There go by the engines
The engines there go by
But they can’t put mine out
So they needn’t try
There they go again now
Racing from the hill
They’ve put out that fire
But mine is burning still
The memory was sparked off by the smell of a grass fire alongside the motorway. I saw the smoke first, smudging the spring-blue sky above the road ahead, I thought it might be mist or fog, but it was too dry and too late in the day for that. Then the sweet-acrid smell of a grass fire seeped into the car through the sun-roof – tilted open to compensate for the non-functioning electric windows. I love the car, it’s an environmental baddie, an old Rover Vitesse Turbo; it drives like a confident oil-baron and swallows a hundred miles of motorway without taking a breath, but it’s done nearly 200,000 miles and it’s disintegrating. If I was the sort of bloke who has the right sort of urge it could be a sparkling classic, but I’m not into oil and bolts, and anyway it’s time to get something greener – it’s in the zeitgeist now.
I wrote the poem above when I was about 12 years old. I was walking through the housing estate where I grew up and heard the sound of fire-engines. I scanned the horizon looking for the source of their urgency and saw the translucent layers of silver-grey smoke unfold from a distant hilltop. In my memory I see myself stop in the sunshine to look at the smoke and compose the poem in my head. I must have written it down somewhere later but I have no memory of the original manuscript. I just keep the poem in the back of my brain and pull it to the front occasionally, reciting it silently to myself whenever a fire-engine goes by or grass burns.
I didn’t get the smell from that day, although it is as much a part of the memory as the sound of the engines and the smudge of the smoke. The smell was patched in from a very different experience. Around about the time of the poem I used to hang around with a group of boys and very often, especially in the summer, we used to break through the boundary of the estate and go for long walks in an area of the nearby countryside. We used to call it St Dai’s, I don’t know why.
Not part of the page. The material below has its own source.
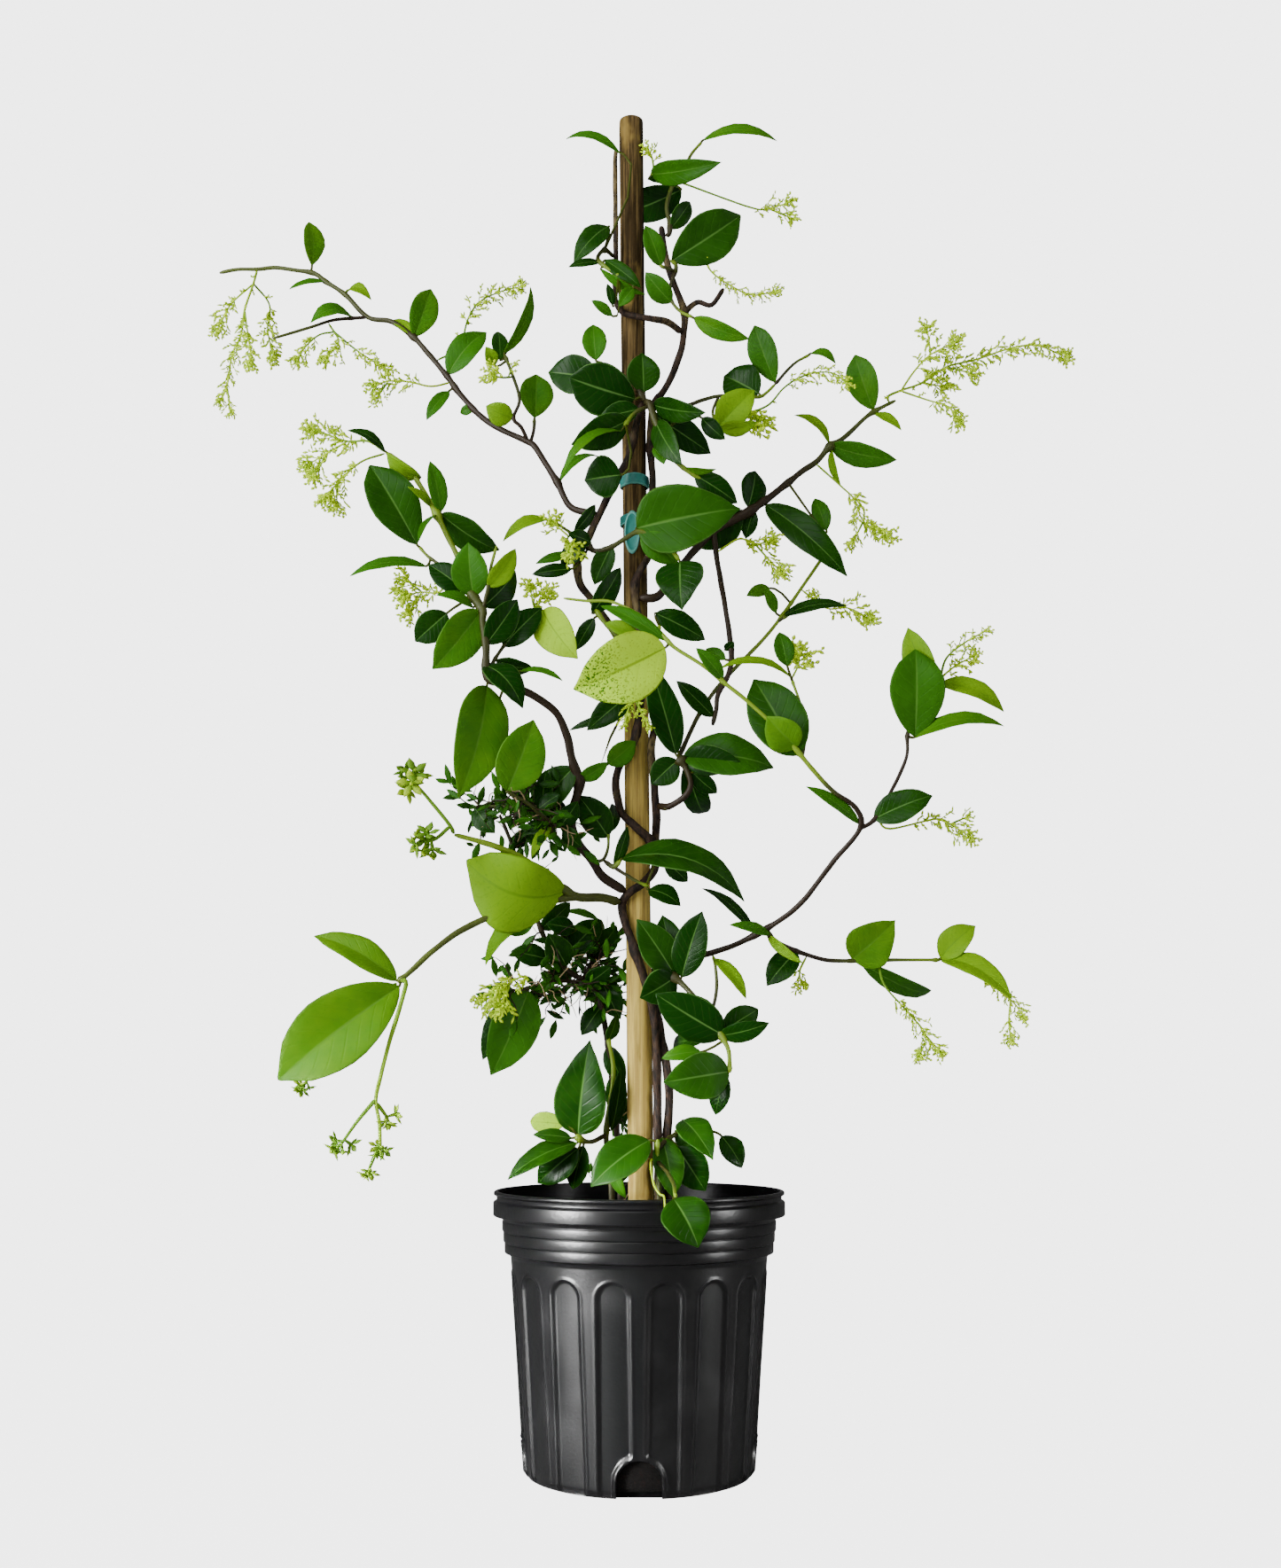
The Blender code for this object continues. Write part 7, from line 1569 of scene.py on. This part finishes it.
def make_sprays(looks):
    """The flower sprays: each with its stalks, and its feathery, star or plump cream heads."""
    finish = flower_skin(looks)
    _, _, sprays, heads = lay_out_plant()
    for number, (name, stalks) in enumerate(sprays.items()):
        skins = Skins()
        draw = random.Random(SPRAY_SEED + number)
        for (spec, points), placed in zip(stalks, heads[name]):
            cream = name == "hanging_thread"
            star = name.startswith("spray_lower_left")
            radius = spec["radius"] * (1.4 if star else 0.85)
            tone = ((0.1, draw.random(), 0.3, 1.0) if cream else (0.0, draw.random(), 0.25, 0.0) if star
                    else (0.1, draw.random(), 0.7, 0.3))
            add_stem(skins, (radius, radius * 0.7, points), 6, 2.2, tone, 0)
            if not star and not cream and placed:
                add_plume(skins, points, spec["size"], looks, draw)
            if placed:
                adder = add_cream_buds if cream else add_stars if star else add_feathers
                adder(skins, placed, looks, draw)
        piece = "pale_hanging_bud" if name == "hanging_thread" else name.replace("spray", "flowers")
        skins.piece(piece, [finish], name, "flower_lime")


class Wire:
    """A value in a material's node tree; sums of wires add their Math nodes."""

    def __init__(self, finish, socket):
        self.finish, self.socket = finish, socket

    def math(self, operation, *others):
        """One Math node of this value and others."""
        return self.finish.node("Math", {"operation": operation}, dict(enumerate((self,) + others)))

    def __add__(self, other):
        return self.math("ADD", other)

    def __sub__(self, other):
        return self.math("SUBTRACT", other)

    def __mul__(self, other):
        return self.math("MULTIPLY", other)

    def __rsub__(self, other):
        return self.math("MULTIPLY_ADD", -1, other)

    __radd__, __rmul__ = __add__, __mul__

    def __abs__(self):
        return self.math("ABSOLUTE")

    def clamp(self):
        """The value held between nought and one."""
        return self.finish.node("Clamp", {}, {"Value": self})

    def over(self, low, high):
        """A smooth step of the value from low to high."""
        return self.finish.node("MapRange", {"interpolation_type": "SMOOTHSTEP"},
                                {"Value": self, "From Min": low, "From Max": high})


class Finish:
    """One material and the node tree that makes its finish."""

    def __init__(self, name, constants):
        self.material = bpy.data.materials.new(name)
        self.material.use_nodes = True
        self.tree = self.material.node_tree
        self.shader = self.tree.nodes["Principled BSDF"]
        for socket, value in constants.items():
            self.feed(self.shader.inputs[socket], value)
        self.place = self.node("TexCoord", {}, {}, "Object")

    def feed(self, socket, value):
        """Gives a socket a wire or a plain value."""
        if isinstance(value, Wire):
            self.tree.links.new(value.socket, socket)
        elif socket.type == "RGBA":
            socket.default_value = (*value, 1.0)
        else:
            socket.default_value = value

    def node(self, kind, settings, values, out=0):
        """Adds a node, with its settings first and then its sockets, and returns one of its outputs."""
        made = self.tree.nodes.new("ShaderNode" + kind)
        for key, value in settings.items():
            setattr(made, key, value)
        for key, value in values.items():
            self.feed(made.inputs[key], value)
        return Wire(self, made.outputs[out])

    def blend(self, share, first, second, mode="MIX"):
        """A colour between two, by a share."""
        settings = {"data_type": "RGBA", "blend_type": mode}
        return self.node("Mix", settings, {0: share, 6: first, 7: second}, 2)

    def noise(self, scale, detail=2.0, stretch=(1, 1, 1), roughness=0.5):
        """Cloudy noise over the object, stretched where one way's scale is less."""
        place = self.node("Mapping", {}, {"Vector": self.place, "Scale": stretch})
        return self.node("TexNoise", {}, {"Vector": place, "Scale": scale, "Detail": detail,
                                          "Roughness": roughness})

    def parts(self, kind, whole):
        """The three numbers of a place, XYZ, or of a colour, Color."""
        made = self.node("Separate" + kind, {}, {0: whole}).socket.node
        return [Wire(self, output) for output in made.outputs]

    def tone(self):
        """The four numbers of the colour attribute."""
        read = self.node("Attribute", {"attribute_name": "tone"}, {}, "Color")
        return self.parts("Color", read) + [Wire(self, read.socket.node.outputs["Alpha"])]

    def bump(self, height, strength, distance):
        """Makes the surface rise and fall with a value."""
        made = self.node("Bump", {}, {"Height": height, "Strength": strength, "Distance": distance}, "Normal")
        self.feed(self.shader.inputs["Normal"], made)

    def cover(self, share, other):
        """Lets a share of another shader stand in for the material's own, and returns the material."""
        both = self.node("MixShader", {}, {0: share, 1: Wire(self, self.shader.outputs[0]), 2: other})
        self.feed(self.tree.nodes["Material Output"].inputs["Surface"], both)
        return self.material

    def done(self, colour, roughness):
        """Gives the shader its colour and roughness, and returns the material."""
        self.feed(self.shader.inputs["Base Color"], colour)
        self.feed(self.shader.inputs["Roughness"], roughness)
        return self.material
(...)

St Dai’s was an adventure playground with spikes. Along with the farmlands and fields of scary cows were areas containing ruined buildings littered with corrugated iron sheets and mounds of stones hiding grass-snakes and mice. My mate used to catch rabbits amongst the gorse with his pink-lipped ferrets. Sometimes he took a dog and a shotgun instead, he was only a year older than me but his incarnation was one of a wise elder. I used the shotgun only once. He handed it to me as we explored the gone-wild garden of an abandoned farmhouse.
“There,” he whispered, pointing at a robin twitching in an immature rowan tree. I pulled the trigger and the robin disappeared. The twelve-bore kickback jabbed at the top of my chest.
I grimaced and handed him the gun.
“I told you to hold it tight,” he said. “Against the shoulder.”
Maybe that was a defining moment in my psychological development, I don’t know, but I can’t kill any kind of animal now, directly or indirectly, even for food.
St Dai’s abutted onto some industrial sites and a small river ran dead and fluorescent red with pollution alongside them. They wouldn’t get away with it now, but then, rubbish from the factories spread out into the shrubs and the fields outside their perimeter fences. Once, amongst the detritus we found some pieces of dense foam rubber the size of a house brick. We discovered that if you put lighted matches to the corners of the bricks the rubber burned vigorously and dripped with tiny filthy fireballs of melting foam.
We threw the burning bricks hard into the air and laughed with delight as they curved over the bushes. The grass was dry after a warm summer so wherever a tiny fireball or a piece of foam landed it started a small fire. Of course we got carried away with it all and soon a huge area of St Dai’s was ablaze. We laughed all the way home, especially when we paused on the edge of the estate and watched the fire-engines as they zipped past us and towards the result of our madness. I sometimes wonder how many small creatures were obliterated by the cruel recklessness of us boys.
The smell of the burning grass stayed in my hair until my next bath but it stayed in my mind forever.